High efficiency nonequilibrium air plasmas sustained by high energy electrons

The Air Plasma Ramparts MURI goal is to sustain a volume-filling, nonequilibrium plasma with an electron number density of 10/sup 13/ electrons/cm/sup 3/ in atmospheric pressure air at temperatures at or below 2000 K, with the minimum expenditure of power. That minimum depends directly on the energy cost of ionization. In this paper, approaches to minimize the cost of ionization are examined. It is well understood that the most practical ionization mechanism is through collisions of electrons with neutral species. The cost of ionization as a function of the electron energy indicates that there is more than a two order of magnitude reduction in power required if the plasma is sustained by high energy electrons.
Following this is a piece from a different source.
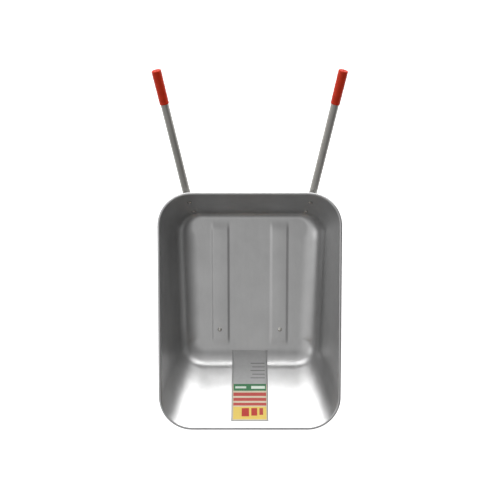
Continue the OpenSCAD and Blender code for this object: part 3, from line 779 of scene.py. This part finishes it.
def revolve(name, profile, centre, axis, start, material, node, hand):
    """Turns (radius, distance along the axis) points about an axis; poles close the ends."""
    sides = GRIP_SIDES
    axis, start = unit(axis), unit(start)
    other = np.cross(axis, start)
    t = np.linspace(0, 2 * math.pi, sides, endpoint=False)
    points = [centre + axis * profile[0][1]]
    for r, s in profile[1:-1]:
        points += list(centre + axis * s + np.outer(r * np.cos(t), start)
                       + np.outer(r * np.sin(t), other))
    points.append(centre + axis * profile[-1][1])
    rings = len(profile) - 2
    faces = grid_faces(rings, sides, close_cols=True, start=1)
    last = len(points) - 1
    for j in range(sides):
        k = (j + 1) % sides
        faces.append((0, 1 + k, 1 + j))
        faces.append((last, last - sides + j, last - sides + k))
    points = np.array(points) * (hand, 1, 1)
    piece = face_out(add_mesh(name, points, faces, material, "frame", node))
    sharpen(piece, angle=40)
    return piece


def grip_profile():
    """A sleeve from its bore, round its mouth and along its outside to the vent in its closed end."""
    bore, body = TUBE_R + 0.0002, GRIP_R - 0.0007
    bore_end = GRIP_L - 0.005
    profile = [(0, bore_end), (bore, bore_end), (bore, 0.0006)]

    # The rounded mouth and the collar behind it
    lip = 0.002
    for a in np.linspace(0, math.pi / 2, 6):
        profile.append((body - 0.0012 + 0.0016 * math.sin(a), lip - lip * math.cos(a)))
    profile += [(body + 0.0004, 0.0045), (body + 0.0002, 0.0058), (body - 0.0002, 0.0068)]

    # The hand's length widens towards the end, with three low swells
    widening, swell, swells = 0.0006, 0.00025, 3
    for s in np.linspace(0.02, 0.97, 14):
        profile.append((body + widening * s + swell * math.sin(s * swells * math.pi) ** 2,
                        lerp(0.008, GRIP_L - 0.003, s)))

    # The rounded end, with a shallow dish and a vent in it
    edge = 0.0026
    for a in np.linspace(0, math.pi / 2, 7):
        profile.append((GRIP_R - edge + edge * math.cos(a), GRIP_L - edge + edge * math.sin(a)))
    dish, vent = GRIP_L - 0.0006, GRIP_L - 0.0044
    profile += [(0.0095, GRIP_L), (0.0088, dish), (0.0030, dish), (0.0022, GRIP_L - 0.0010),
                (0.0020, vent), (0, vent)]
    return profile


def build_grip(side, hand):
    mouth = to_world(GRIP_TIP - GRIP_DIR * GRIP_L)
    axis = GRIP_DIR[0] * FORE + GRIP_DIR[1] * UP
    piece = revolve(f"grip_sleeve_{side}", grip_profile(), mouth, axis, SIDE, GRIP,
                    f"grip_{side}", hand)


WELD_R, WELD_STEPS, WELD_PUDDLES = 0.0028, 40, 11
WELD_SIDE, WELD_INSET, WELD_LIFT = 0.0075, 0.020, 0.0022
WELD_SEED = 7


def weld_bead(name, start, end, hand, seed):
    """A rippled bead between two points, a half-buried loft of overlapping puddles."""
    rng = np.random.default_rng(seed)
    along = unit(end - start)
    flat = unit(np.cross(along, UP))
    stations = []
    for s in np.linspace(0, 1, WELD_STEPS):
        puddle = abs(math.sin(s * math.pi * WELD_PUDDLES))
        ripple = 0.82 + 0.18 * puddle + rng.uniform(-0.04, 0.04)
        taper = min(1, 8 * s, 8 * (1 - s)) * 0.75 + 0.25
        r = WELD_R * ripple * taper
        stations.append((lerp(start, end, s), flat, UP, r, r, 1.0))
    piece = loft(name, stations, WELD, None, hand)


def build_foot_welds(side, hand):
    _, feet = leg_places()
    for k, offset in enumerate((-WELD_SIDE, WELD_SIDE)):
        ends = [to_world(foot, LEG_OFFSET + offset) for foot in (feet[1], feet[0])]
        along = unit(ends[1] - ends[0])
        start, end = ends[0] + along * WELD_INSET, ends[1] - along * WELD_INSET
        start[2] = end[2] = plate_top + WELD_LIFT
        weld_bead(f"foot_weld_{side}_{k + 1}", start, end, hand, WELD_SEED + k)


for side, hand in (("right", 1), ("left", -1)):
    build_rail(side, hand)
    build_leg(side, hand)
    build_grip(side, hand)
    build_foot_welds(side, hand)


# ---- Tyre ---------------------------------------------------------------------------------------

TYRE_MID_R = 0.139
TYRE_HALF_W = (wheel_hi.x - wheel_lo.x) / 2
TYRE_HALF_H = WHEEL_R - TYRE_MID_R
TYRE_WALL = 0.007
TREAD_DEPTH = 0.0045
LUGS = 30
# Tread places, as distances from the middle of the tyre
CROWN = (0.0012, 0.0030, 0.006, 0.010, 0.0155, 0.0165, 0.0190, 0.0200, 0.024, 0.0275, 0.031)
MIDDLE_GROOVE = 0.002
SIDE_GROOVE = (0.0160, 0.0195)
LUG_END, LUG_FADE = 0.024, 0.006
# How far a lug runs round the tyre, in radians for each metre across it, and where that stops
LUG_SHEAR, SHEAR_REACH = 2.6, 0.028
# Fine moulded rings on the side walls
RING_START, RING_DEPTH, RING_RATE = 0.034, 0.0006, 26
# Angles up a side wall, in degrees from level with the middle of the section
BEAD_ANGLE, SHOULDER_ANGLE = -55, 36
WALL_STEPS, INNER_STEPS = 22, 30
CROWN_EXTRA = 0.001
# (share of a lug's pitch, whether it is in the groove between two lugs)
LUG_SHARES = ((0.0, 1), (0.13, 1), (0.20, 0), (0.40, 0), (0.60, 0), (0.80, 0), (0.93, 0))


def oval(half_w, half_h, t):
    return np.array([TYRE_MID_R + half_h * math.sin(t), half_w * math.cos(t)])


def tyre_outline():
    """Outer then inner (radius, x) points, and how deep the tread is cut at each."""
    wall = list(np.radians(np.linspace(BEAD_ANGLE, SHOULDER_ANGLE, WALL_STEPS)))
    right = wall + sorted(math.acos(x / TYRE_HALF_W) for x in CROWN)
    outer, cut = [], []
    for t in right + [math.pi - a for a in reversed(right)]:
        p = oval(TYRE_HALF_W, TYRE_HALF_H, t)
        x = abs(p[1])
        if x > RING_START:
            rings = RING_DEPTH * max(0, math.sin(min(t, math.pi - t) * RING_RATE))
            p[1] -= math.copysign(rings, p[1])
        outer.append(p)
        in_groove = x < MIDDLE_GROOVE or SIDE_GROOVE[0] < x < SIDE_GROOVE[1]
        cut.append(1.0 if in_groove else 0.0)
    inner = [oval(TYRE_HALF_W - TYRE_WALL, TYRE_HALF_H - TYRE_WALL - CROWN_EXTRA, t)
             for t in np.radians(np.linspace(180 - BEAD_ANGLE, BEAD_ANGLE, INNER_STEPS))]
    return np.array(outer), np.array(cut), np.array(inner)


def lug_columns():
    """Angles round the tyre, each with 1 in a cross groove and 0 on a lug."""
    pitch = 2 * math.pi / LUGS
    return [((i + s) * pitch, g) for i in range(LUGS) for s, g in LUG_SHARES]


def build_tyre():
    outer, cut, inner = tyre_outline()
    columns = lug_columns()
    ring_size = len(outer) + len(inner)
    points = []
    for angle, groove in columns:
        for (r, x), c in zip(outer, cut):
            reach = abs(x)
            shear = LUG_SHEAR * min(reach, SHEAR_REACH)
            fade = 1 - smooth_step((reach - LUG_END) / LUG_FADE)
            depth = TREAD_DEPTH * max(c, groove * fade)
            a = angle + shear
            points.append((WHEEL_C.x + x, WHEEL_C.y + (r - depth) * math.cos(a),
                           WHEEL_C.z + (r - depth) * math.sin(a)))
        a = angle + LUG_SHEAR * SHEAR_REACH
        points += [(WHEEL_C.x + x, WHEEL_C.y + r * math.cos(a), WHEEL_C.z + r * math.sin(a))
                   for r, x in inner]
    faces = grid_faces(len(columns), ring_size, close_rows=True, close_cols=True)
    piece = face_out(add_mesh("tyre_tread", points, faces, RUBBER, "wheel", "tyre"))
    sharpen(piece, angle=38)


build_tyre()


# ---- CAD nodes that keep their shape ------------------------------------------------------------

FINISH = {
    ZINC: ["floor_bolts", "floor_nuts", "floor_washers", "wall_bolts", "wall_nuts", "leg_bolts",
           "leg_nuts", "brace_bolts", "brace_nuts", "rim_bolts", "rim_nuts", "hub_tube",
           "bearing_spacer", "axle_bolt", "axle_nut", "axle_washers", "axle_spacers", "rim_wire"],
    PLASTIC: ["floor_spacers", "wall_spacers", "valve_cap", "valve_stem", "inner_tube"],
    COAT: ["foot_plate_left", "foot_plate_right", "front_crossbar", "rear_crossbar", "leg_brace"],
    PAINT: ["rim_half_left", "rim_half_right"],
    STEEL: ["bearing_outer_rings", "bearing_inner_rings", "bearing_balls", "bearing_shields"],
    BRASS: ["bearing_cages"],
}
ROUNDED = {"floor_nuts": 0.0005, "wall_nuts": 0.0005, "leg_bolts": 0.0006, "leg_nuts": 0.0006,
           "brace_bolts": 0.0005, "brace_nuts": 0.0005, "rim_bolts": 0.0005, "rim_nuts": 0.0005,
           "axle_bolt": 0.0008, "axle_nut": 0.0008, "foot_plate_left": 0.0006,
           "foot_plate_right": 0.0006, "front_crossbar": 0.0005, "rear_crossbar": 0.0005,
           "leg_brace": 0.0005, "axle_washers": 0.0003}
for material, names in FINISH.items():
    for name in names:
        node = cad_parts[name]
        node.data.materials.clear()
        node.data.materials.append(material)
        sharpen(node)
        if name in ROUNDED:
            bevel(node, ROUNDED[name])


# ---- Stage, light and camera --------------------------------------------------------------------

# Studio light by direction: each entry is (where it starts, where it is full, how bright)
ROOM = (0.95, -0.95, 0.22)
CEILING = (0.2, 0.95, 0.27)
REAR_WALL = (0.15, 0.85, 0.46)
LEFT_PANEL, LEFT_PANEL_LIGHT = (-0.55, -0.1, 0.83), (0.86, 0.99, 0.46)
FRONT_PANEL, FRONT_PANEL_LIGHT = (0, -0.35, 0.93), (0.90, 1.0, 0.36)
WINDOW_WIDTH, WINDOW_SILL, WINDOW_HEAD, WINDOW_LIGHT = (0.58, 0.86), (0.0, 0.12), (0.42, 0.28), 6.6

FLOOR_HALF, FLOOR_DROP = 6.0, 0.0005

# The camera looks almost straight down, from a little behind the tray
LENS, SENSOR = 61.62, 36
CAMERA_X, CAMERA_BACK, CAMERA_ABOVE = 0.0007, 0.2769, 2.7563
CAMERA_PITCH = math.atan2(0.1668, 0.9860)


def build_floor():
    half = FLOOR_HALF
    mesh = bpy.data.meshes.new("studio_floor")
    mesh.from_pydata([(-half, -half, 0), (half, -half, 0), (half, half, 0), (-half, half, 0)], [],
                     [(0, 1, 2, 3)])
    floor = bpy.data.objects.new("studio_floor", mesh)
    bpy.context.scene.collection.objects.link(floor)
    floor.location.z = -FLOOR_DROP
    s = Shader("studio_floor").set(Roughness=0.9, Emission_Strength=0.75)
    s.bsdf.inputs["Base Color"].default_value = (0.9, 0.9, 0.9, 1)
    s.bsdf.inputs["Emission Color"].default_value = (1, 1, 1, 1)
    mesh.materials.append(s.material)


def softbox(name, place, target, size, power):
    data = bpy.data.lights.new(name, "AREA")
    data.shape = "RECTANGLE"
    data.size, data.size_y = size
    data.energy = power
    light = bpy.data.objects.new(name, data)
    light.location = place
    light.rotation_euler = (Vector(target) - Vector(place)).to_track_quat("-Z", "Y").to_euler()
    bpy.context.scene.collection.objects.link(light)


def build_world():
    """White to the camera; to all else a pale ceiling and a low bright window behind the grips."""
    world = bpy.data.worlds.new("studio")
    world.use_nodes = True
    bpy.context.scene.world = world
    nodes, links = world.node_tree.nodes, world.node_tree.links
    direction = nodes.new("ShaderNodeTexCoord").outputs["Generated"]
    split = nodes.new("ShaderNodeSeparateXYZ")
    links.new(direction, split.inputs["Vector"])
    x, y, z = (split.outputs[axis] for axis in "XYZ")

    def ramp(value, low, high, gain=1.0):
        node = nodes.new("ShaderNodeMapRange")
        node.interpolation_type = "SMOOTHSTEP"
        for key, number in (("From Min", low), ("From Max", high), ("To Max", gain)):
            node.inputs[key].default_value = number
        links.new(value, node.inputs["Value"])
        return node.outputs["Result"]

    def near(target):
        node = nodes.new("ShaderNodeVectorMath")
        node.operation = "DOT_PRODUCT"
        node.inputs[1].default_value = unit(target)
        links.new(direction, node.inputs[0])
        return node.outputs["Value"]

    def join(kind, values):
        total = values[0]
        for value in values[1:]:
            node = nodes.new("ShaderNodeMath")
            node.operation = kind
            links.new(total, node.inputs[0])
            links.new(value, node.inputs[1])
            total = node.outputs["Value"]
        return total

    window = join("MULTIPLY", [ramp(y, *WINDOW_WIDTH, WINDOW_LIGHT), ramp(z, *WINDOW_SILL),
                               ramp(z, *WINDOW_HEAD)])
    light = join("ADD", [ramp(x, *ROOM), ramp(z, *CEILING), ramp(y, *REAR_WALL),
                         ramp(near(LEFT_PANEL), *LEFT_PANEL_LIGHT),
                         ramp(near(FRONT_PANEL), *FRONT_PANEL_LIGHT), window])
    ray = nodes.new("ShaderNodeLightPath")
    pick = nodes.new("ShaderNodeMix")
    pick.data_type = "RGBA"
    links.new(ray.outputs["Is Camera Ray"], pick.inputs["Factor"])
    links.new(light, pick.inputs["A"])
    pick.inputs["B"].default_value = (1, 1, 1, 1)
    links.new(pick.outputs["Result"], nodes["Background"].inputs["Color"])


def build_camera():
    data = bpy.data.cameras.new("camera")
    data.sensor_width = SENSOR
    data.lens = LENS
    data.clip_end = 50
    camera = bpy.data.objects.new("camera", data)
    camera.location = (CAMERA_X, REAR_Y + CAMERA_BACK, RIM_Z + CAMERA_ABOVE)
    camera.rotation_euler = (-CAMERA_PITCH, 0, 0)
    bpy.context.scene.collection.objects.link(camera)
    bpy.context.scene.camera = camera


build_floor()
build_world()
softbox("left_fill", place=(-2.6, 0.3, 1.9), target=(0, 0, 0.4), size=(1.2, 1.2), power=8)
build_camera()
bpy.context.scene.view_settings.view_transform = "Standard"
These electrons can be supplied from outside the plasma by the use of electron beams, or from within the plasma by short, repetitively-pulsed, very high voltage acceleration of thermal electrons between collisions with neutral gas molecules. Electron beams offer the possibility of sustaining single electrode plasma "fountains" or plasma "thunderstorms," and generate stable, non-filamentary, volume-filling plasmas. Electron beams are approximately a factor of two more efficient than the best that can be achieved with pulse sources, but they must enter the plasma through windows whose losses can easily offset that advantage. High voltage, subnanosecond length pulses at repetition rates of more than 100 KHz avoid the window problem.